Susanna White directed Our Kind Of Traitor, which stars Ewan McGregor, Stellan Skarsgard, Damian Lewis (pictured), Naomie Harris and Jeremy Northam. As you’d expect with any John Le Carre adaptation, the action involves numerous interesting locations.

The film tells the story of an English couple who meet a Russian billionaire while on holiday in Marrakech. When the Russian tells them that he wants to defect to the West to protect his family, the couple are propelled into a dangerous game of cat and mouse involving the Russian mafia and Britain’s intelligence services.

The shoot began in the spring of 2014 by doubling a Finnish forest for the outskirts of Moscow, but much of the production’s main unit filming was based in London and the Home Counties.
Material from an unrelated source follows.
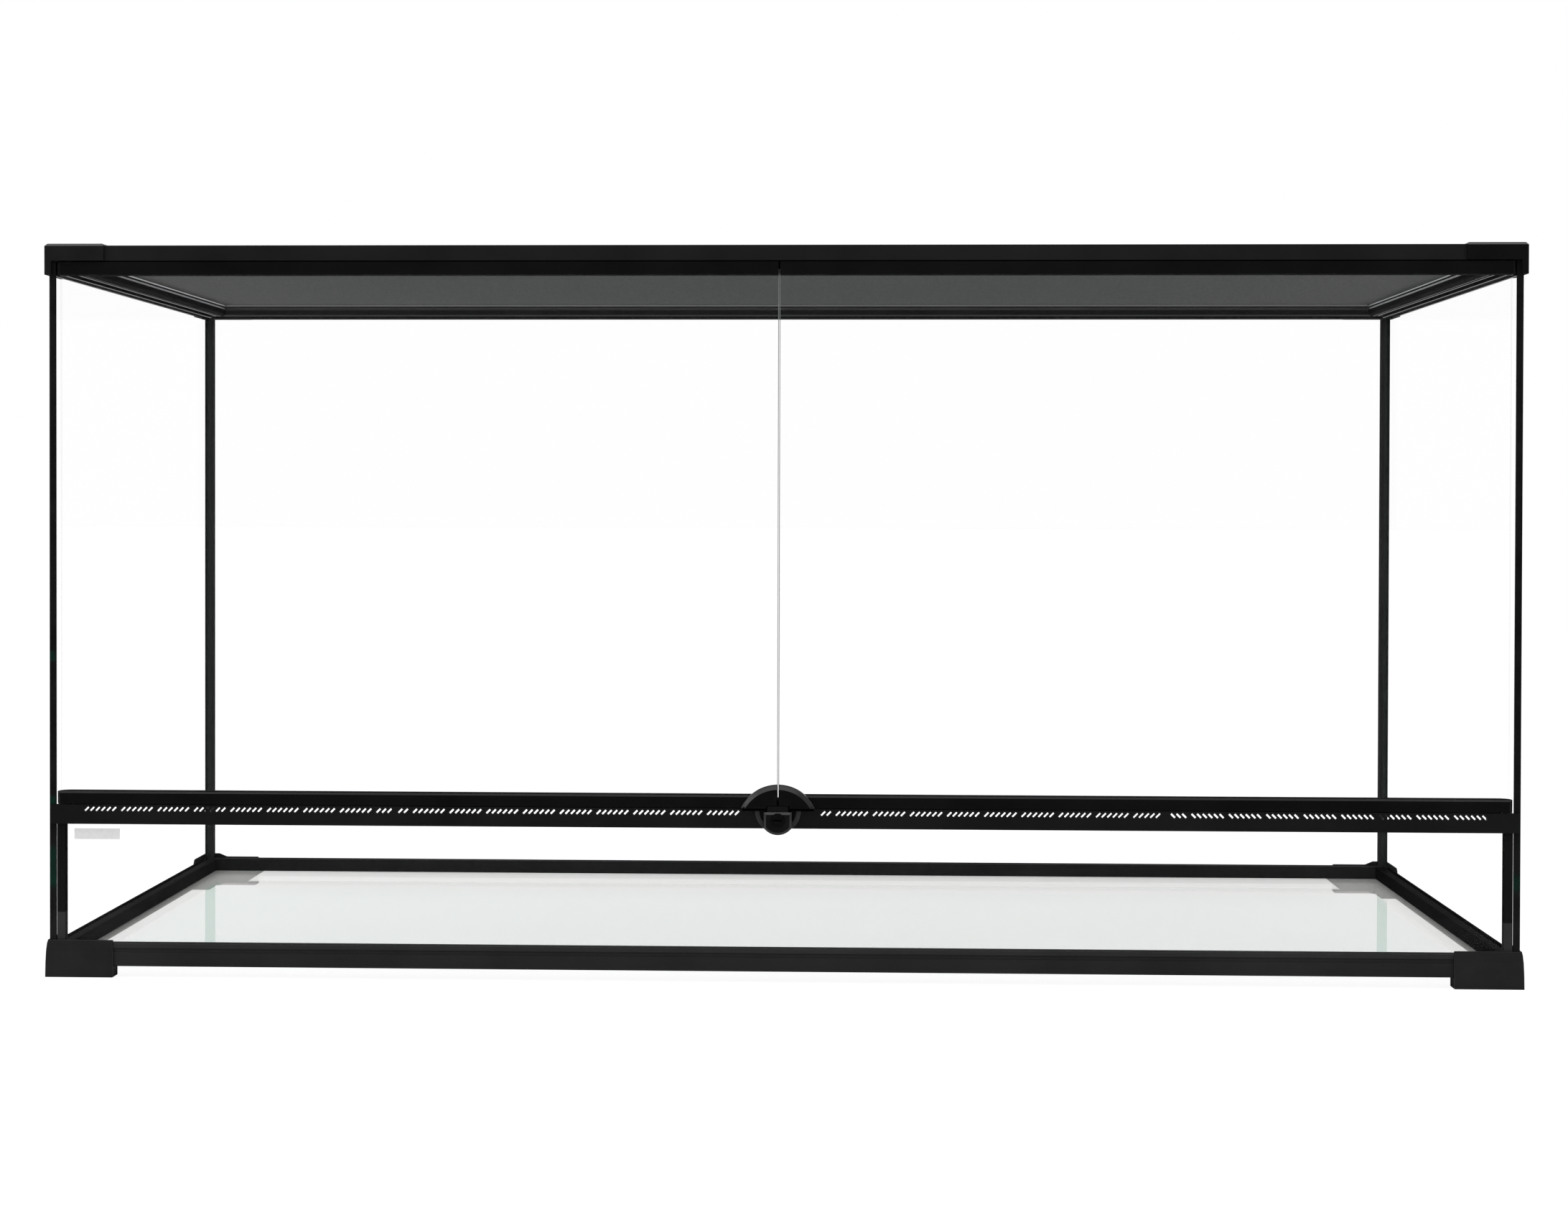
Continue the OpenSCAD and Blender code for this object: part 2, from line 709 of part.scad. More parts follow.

Locations in the capital included the banks of the Thames, Arsenal FC’s Emirates Stadium, the Dorchester Hotel, St Pancras Railway Station and Greenwich Park and a quiet back street that was used to double as Switzerland.

Filming shifted to Paris soon afterwards with McGregor (pictured below) and Harris, and location work reportedly involved historic landmarks including the Bastille. Production then shifted to Pralognan-la-Vanoise, a commune in the beautiful Rhone-Alpes region. This leg of the production generated some spectacular mountain and lake footage.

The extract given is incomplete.